The accession of the emperor now reigning [Czar Alexander II] held out reasonable hopes that the time of Egyptian bondage would soon pass away... The most cruel atrocities then yet practiced were:
The recruiting of infants, in the literal sense of the word. The fact is that there existed an Ukase, according to which the Jews had to furnish four times as many recruits for the army as all other Russian subjects, the whole country being divided into western and eastern parts, and every decree for recruiting requiring only five per 1000, the east and the west alternately every year to complete the army. But the Jews, on the other hand, were required to supply recruits annually and simultaneously with the east and the west, although in the east there are no Jewish inhabitants, and moreover, they were compelled to give ten per 1000 every time, instead of the other's five per 1000. This system of decimation produced the natural consequences: after a lapse of some years--during which not one of the soldiers could return to his family, the Russian military service covering a period of 20 to 25 years--almost all the young men had been drafted away for the army, and there only remained aged men and children. Yet the government was not inclined to release the victims. It issued orders that the boys should be taken away from their homes and families, and should be brought up in the interior of Russia during all the time that would elapse till their attaining the proper age for entering a regiment (eighteen years being the proper age for that purpose), and then only began for them the period of regular military service, all the previous years not being reckoned as belonging to it. those wretched children, driven to baptism by fire and water ..., ordinarily wasted away to one-half their number before attaining the age required, and almost every day the synagogue resounded, before day-break, with the melancholy reading of the martyrs' prayers for one poor child or another, who had preferred submitting to all imaginable tortures rather than betray his religion...

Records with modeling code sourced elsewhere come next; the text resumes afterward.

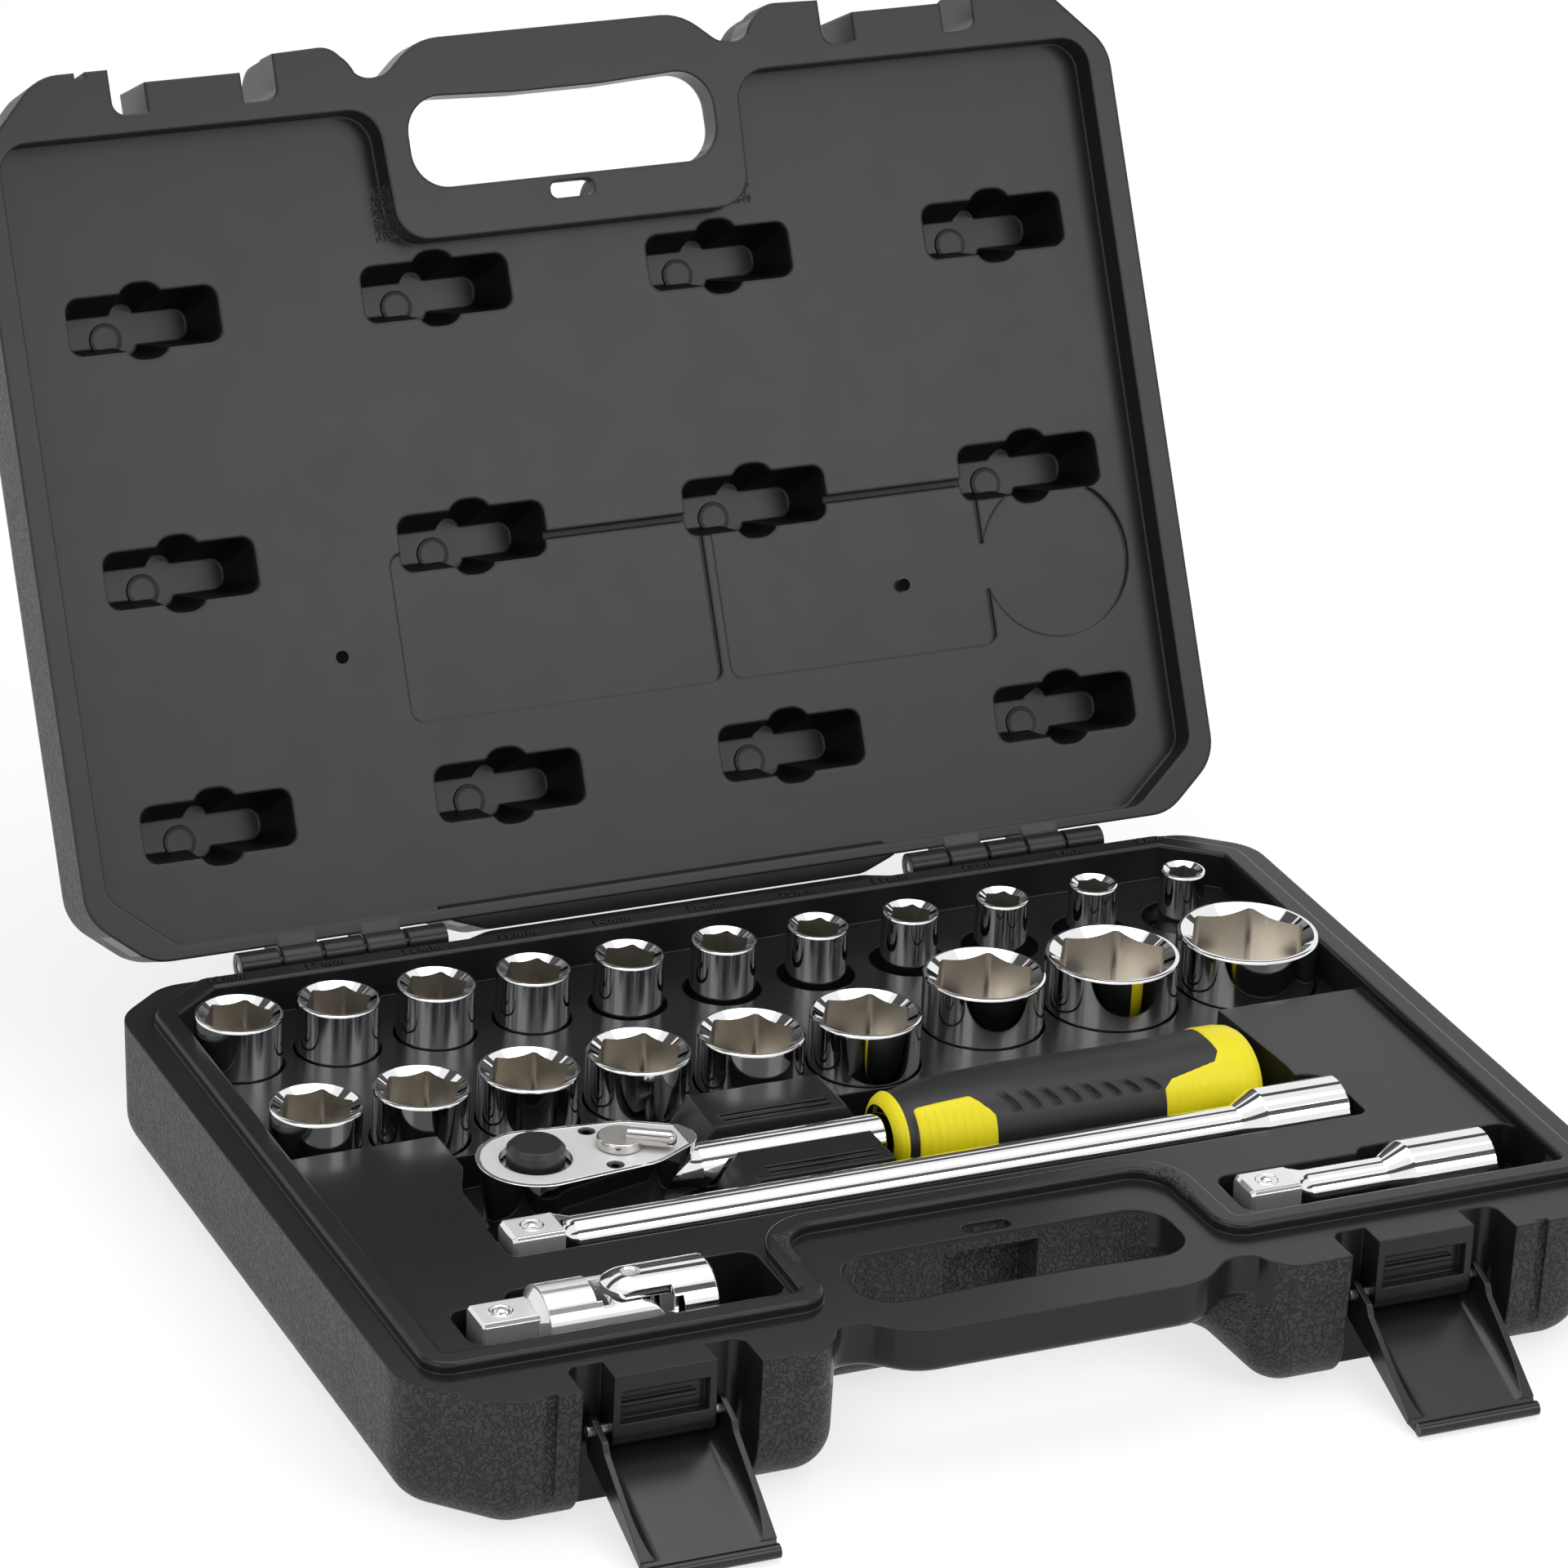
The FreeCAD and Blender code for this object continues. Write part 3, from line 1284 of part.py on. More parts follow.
def make_selector_lever():
    """Reversing lever: round cap, thumb piece and the shaft down to the pawl."""
    low = rim_z + head_top + plate_thick + 0.3
    y = at(ratchet_reach)
    cap = post(lever_radius, lever_x, ratchet_reach, low, low + lever_thick)
    cap = cap.makeFillet(0.8, edges_where(cap, lambda box: box.ZMin > low + lever_thick - 0.01))
    rod_z = low + lever_rod_radius + 0.2
    thumb = rod(lever_rod_radius, lever_x + 2.0, lever_x + lever_thumb, ratchet_reach, rod_z)
    nose = Part.makeSphere(lever_rod_radius, V(lever_x + lever_thumb, y, rod_z))
    shaft = post(lever_shaft_radius, lever_x, ratchet_reach, gear_base_z() + 1.0, low + 1)
    lever = fused([cap, thumb, nose, shaft])
    lever.rotate(V(lever_x, y, 0), Z_AXIS, -lever_turn)
    return lever


def make_release_button():
    """Quick-release button with its plunger down the gear's bore."""
    top = rim_z + head_top + plate_thick
    cap_low = top - button_skirt
    cap_top = top + button_height
    cap = post(button_radius, gear_x, ratchet_reach, cap_low, cap_top)
    cap = cap.makeChamfer(1.3, edges_where(cap, lambda box: box.ZMin > cap_top - 0.01))
    bottom = rim_z + head_bottom
    stem = post(plunger_radius, gear_x, ratchet_reach, bottom - 9.0, cap_low + 1)
    return fused([cap, stem])


def make_release_spring():
    """Coil under the button, shown as its closed sleeve."""
    top = rim_z + head_top + plate_thick
    low = top - 6.2
    high = top - button_skirt - 0.3
    outer = post(button_radius - 3.6, gear_x, ratchet_reach, low, high)
    inner = post(plunger_radius + 0.4, gear_x, ratchet_reach, low - 1, high + 1)
    return outer.cut(inner)


def make_release_ball():
    z = rim_z + head_bottom - 8.0
    x = gear_x - square_size / 2 + detent_radius - 0.9
    return Part.makeSphere(detent_radius, V(x, at(ratchet_reach), z))


def make_pawl_spring():
    low = gear_base_z() + 0.3
    x0 = lever_x - 3.2 - 4.3
    return Part.makeCylinder(1.3, 4.4, V(x0, at(ratchet_reach), low + gear_thick / 2), X_AXIS)


def oval_section(x, wide, high, reach, z):
    """Elliptical wire across the X axis."""
    centre = V(x, at(reach), z)
    if wide >= high:
        curve = Part.Ellipse(centre + V(0, wide, 0), centre + V(0, 0, high), centre)
    else:
        curve = Part.Ellipse(centre + V(0, 0, high), centre + V(0, wide, 0), centre)
    return Part.Wire([curve.toShape()])


def grip_solid():
    """The whole two-colour grip, swelling from its collar to its end."""
    z = rim_z - ratchet_drop
    stations = [
        (grip_start, 0.72),
        (grip_start + 3, 0.80),
        (grip_start + 12, 0.88),
        (grip_start + 40, 0.97),
        (grip_end - 40, 0.93),
        (grip_end - 16, 1.0),
        (grip_end - 4, 0.92),
        (grip_end, 0.70),
    ]
    wires = [oval_section(x, grip_half_wide * k, grip_half_high * k, ratchet_reach, z) for x, k in stations]
    return Part.makeLoft(wires, True, False)


def grip_yellow_zone():
    """Where the second, brighter moulding shows: collar, front pad and end."""
    high = rim_z + grip_half_high
    collar = block(grip_start - 1, grip_start + 10.5, 0, front_reach, 0, high)
    front = at(ratchet_reach + grip_half_wide + 1)
    pad = [
        (grip_start + 14.0, front, 0),
        (grip_start + 14.0, at(ratchet_reach + 3.0), 2.5),
        (grip_start + 33.0, at(ratchet_reach + 3.0), 3.0),
        (grip_start + 38.5, at(ratchet_reach + 8.0), 3.0),
        (grip_start + 38.5, front, 0),
    ]
    end = [
        (grip_end - 28.5, front, 0),
        (grip_end - 28.5, at(ratchet_reach + 6.0), 3.0),
        (grip_end - 16.0, at(ratchet_reach + 5.0), 8.0),
        (grip_end - 14.0, at(ratchet_reach - 4.0), 8.0),
        (grip_end - 17.0, at(ratchet_reach - grip_half_wide - 1), 0),
        (grip_end + 1.0, at(ratchet_reach - grip_half_wide - 1), 0),
        (grip_end + 1.0, front, 0),
    ]
    return fused([collar, prism(pad, 0, high), prism(end, 0, high)])


def make_grips():
    """The dark and the bright part of the grip, moulded round the shank."""
    whole = grip_solid()
    tang_radius = shank_radius - 1.5 + running_fit
    bore = rod(tang_radius, grip_start - 5, shank_tang + 0.1, ratchet_reach, rim_z - ratchet_drop)
    collar_radius = shank_radius + running_fit
    collar_bore = rod(collar_radius, grip_start - 5, shank_end + 0.1, ratchet_reach, rim_z - ratchet_drop)
    whole = whole.cut(bore).cut(collar_bore)
    zone = grip_yellow_zone()
    return whole.cut(zone), whole.common(zone)


# ---------------------------------------------------------------- export
def main():
    os.makedirs("parts", exist_ok=True)
    save("base_shell", make_base_shell())
    save("lid_shell", opened(make_lid_shut()))
    for name, side in (("left", -1), ("right", 1)):
        save("hinge_pin_" + name, make_hinge_pin(side))
        save("latch_" + name, make_latch(side))
        save("latch_pin_" + name, make_latch_pin(side))
    for size, body in placed_sockets():
        save("socket_%02dmm" % size, body)
    bar_z = rim_z - bar_drop
    save("extension_long", make_bar(long_bar_left, long_bar_length, long_bar_reach))
    save("extension_long_ball", make_detent_ball(long_bar_left + 7.5, long_bar_reach, bar_z))
    save("extension_short", make_bar(short_bar_left, short_bar_length, front_tools_reach))
    save("extension_short_ball", make_detent_ball(short_bar_left + 7.5, front_tools_reach, bar_z))
    save("joint_drive_fork", make_joint_drive())
    save("joint_socket_fork", make_joint_socket())
    save("joint_cross", make_joint_cross())
    save("joint_ball", make_detent_ball(joint_left + 7.5, front_tools_reach, bar_z))
    save("ratchet_body", make_ratchet_body())
    save("ratchet_cover_plate", make_cover_plate())
    save("ratchet_plate_screws", make_plate_screws())
    save("ratchet_drive_gear", make_drive_gear())
    save("ratchet_pawl", make_pawl())
    save("ratchet_pawl_spring", make_pawl_spring())
    save("ratchet_selector_lever", make_selector_lever())
    save("ratchet_release_button", make_release_button())
    save("ratchet_release_spring", make_release_spring())
    save("ratchet_release_ball", make_release_ball())
    dark, bright = make_grips()
    save("ratchet_grip", dark)
    save("ratchet_grip_inlay", bright)


main()
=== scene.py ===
# %% [markdown]
# # A socket set in its carrying case
#
# The real object is a blow-moulded case that lies open, with twenty chromed sockets, a ratchet,
# two extension bars and a universal joint pressed into its tray.  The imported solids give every
# place and size.  Blender adds what solids lack: rounded edges, polish, moulded grain and the
# small forms that catch the light.

# %% Load the frame and keep its box
import json
import math

import bpy
from mathutils import Matrix, Vector

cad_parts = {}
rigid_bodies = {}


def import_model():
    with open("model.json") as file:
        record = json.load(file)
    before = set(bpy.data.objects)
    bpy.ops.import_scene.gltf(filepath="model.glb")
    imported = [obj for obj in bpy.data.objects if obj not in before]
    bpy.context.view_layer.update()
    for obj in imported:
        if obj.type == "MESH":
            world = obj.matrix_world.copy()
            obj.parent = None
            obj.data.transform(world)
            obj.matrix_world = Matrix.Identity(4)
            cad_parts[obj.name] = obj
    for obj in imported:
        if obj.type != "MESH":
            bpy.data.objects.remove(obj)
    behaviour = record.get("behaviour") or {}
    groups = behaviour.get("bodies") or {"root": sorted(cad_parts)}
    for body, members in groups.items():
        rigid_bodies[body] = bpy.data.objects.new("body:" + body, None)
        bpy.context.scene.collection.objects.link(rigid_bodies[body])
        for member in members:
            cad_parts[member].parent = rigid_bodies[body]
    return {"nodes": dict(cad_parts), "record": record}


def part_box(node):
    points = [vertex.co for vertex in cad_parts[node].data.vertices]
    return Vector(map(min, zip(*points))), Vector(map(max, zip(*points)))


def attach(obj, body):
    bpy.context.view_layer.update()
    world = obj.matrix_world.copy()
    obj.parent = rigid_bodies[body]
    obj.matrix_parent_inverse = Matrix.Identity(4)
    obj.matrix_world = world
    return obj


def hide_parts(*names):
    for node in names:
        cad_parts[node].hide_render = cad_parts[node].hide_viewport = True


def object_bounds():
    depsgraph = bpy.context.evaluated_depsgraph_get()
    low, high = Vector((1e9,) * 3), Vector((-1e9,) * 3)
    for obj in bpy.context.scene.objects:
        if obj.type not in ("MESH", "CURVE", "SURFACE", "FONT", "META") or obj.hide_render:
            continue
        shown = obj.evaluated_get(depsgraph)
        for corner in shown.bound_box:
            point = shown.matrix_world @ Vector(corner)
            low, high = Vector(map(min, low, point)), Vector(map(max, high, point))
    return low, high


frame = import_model()
nodes = frame["nodes"]
cad_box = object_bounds()
MM = 0.001

# %% [markdown]
# ## Sizes that the pieces share
#
# The lid turns on one axis, and the base's rim lies in one plane.  Both are read from the
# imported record, so that a piece is placed from the same numbers as the joint it rides on.
# The depths of the two halves and the drive square serve several pieces, so they come first.

# %% Shared places
joints = {joint["name"]: joint for joint in frame["record"]["behaviour"]["joints"]}
hinge_place = Vector(joints["lid_hinge"]["pos_m"])
lid_angle = math.radians(abs(joints["lid_hinge"]["range_deg"][0]))
rim_z = hinge_place.z
hinge_y = hinge_place.y
BASE_DEPTH = 41.5  # mm from the rim of each half to its outside
LID_DEPTH = 35.0
SQUARE = 12.7  # mm across the drive squares, and across the holes that take them
SQUARE_HOLE = 12.85
print("hinge axis at", [round(v, 4) for v in hinge_place])
print("lid leans", round(math.degrees(lid_angle), 1))

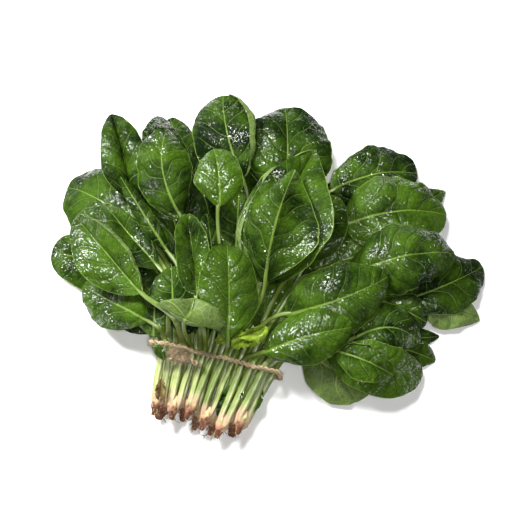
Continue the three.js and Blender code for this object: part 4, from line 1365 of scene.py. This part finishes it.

Ten years afterwards, in 1855, some of those unfortunate boys happening to be brought to St. Petersburg, called upon the head of the congregation, and asked permission to pray with the members on the Day of Atonement, although they were baptized, since their conversion had been effected against their own free will--and on this occasion we heard of scenes which would drive all of us to madness. The atrocity with which the fulfillers of the "good intentions" of the government, paved hell by these defenseless children, can only be called diabolical. Out of the straps of their tefillin, whips were twisted for flogging the unhappy boys into baptism, for their instructors looked forward to receiving a decoration in reward for having "saved" so many souls. They were driven into the hot Russian baths, where they fainted from the heat, and from there back into ice-holes on the river, until their "stiff-necked stubbornness" was broken. Many preferred drowning themselves, and never reappeared from below the ice crust; but those of a
more tender age were crushed and baptized...
The last awful scene connected with that system of recruiting children, took place at Orel, when one winter's night more than a hundred little boys were taken to town on sledges, but on taking them out they were found to be frozen to death, like poultry carried to market
Abraham Lewin, the author of a book in Yiddish entitled, Kantonisten, (Cantonists) relates an incident on Yom Kippur involving a Cantonist in an unnamed Russian city.The soldier of Czar Nicholas made his way to the front of the synagogue. Having forgotten almost all the religious training he had received as a child, including the ability to read Hebrew, he could not recite, nor lead, Ne'ilah. However, he expressed a powerful prayer from his heart. He proclaimed, "Father in Heaven, what should I pray for? I can not pray for children for I never got married and have no hope to raise a family for I am too old to start anew. I can't pray for life, for what value is such a life? It would be better for me if I died. I can not pray to be able to make a living since Nicholas provides for my daily food. The only thing I can pray is, 'Yisgadal VeYiskadash Shmei Rabah' meaning "May Your name be blessed forever" (from the Mourner's Kaddish).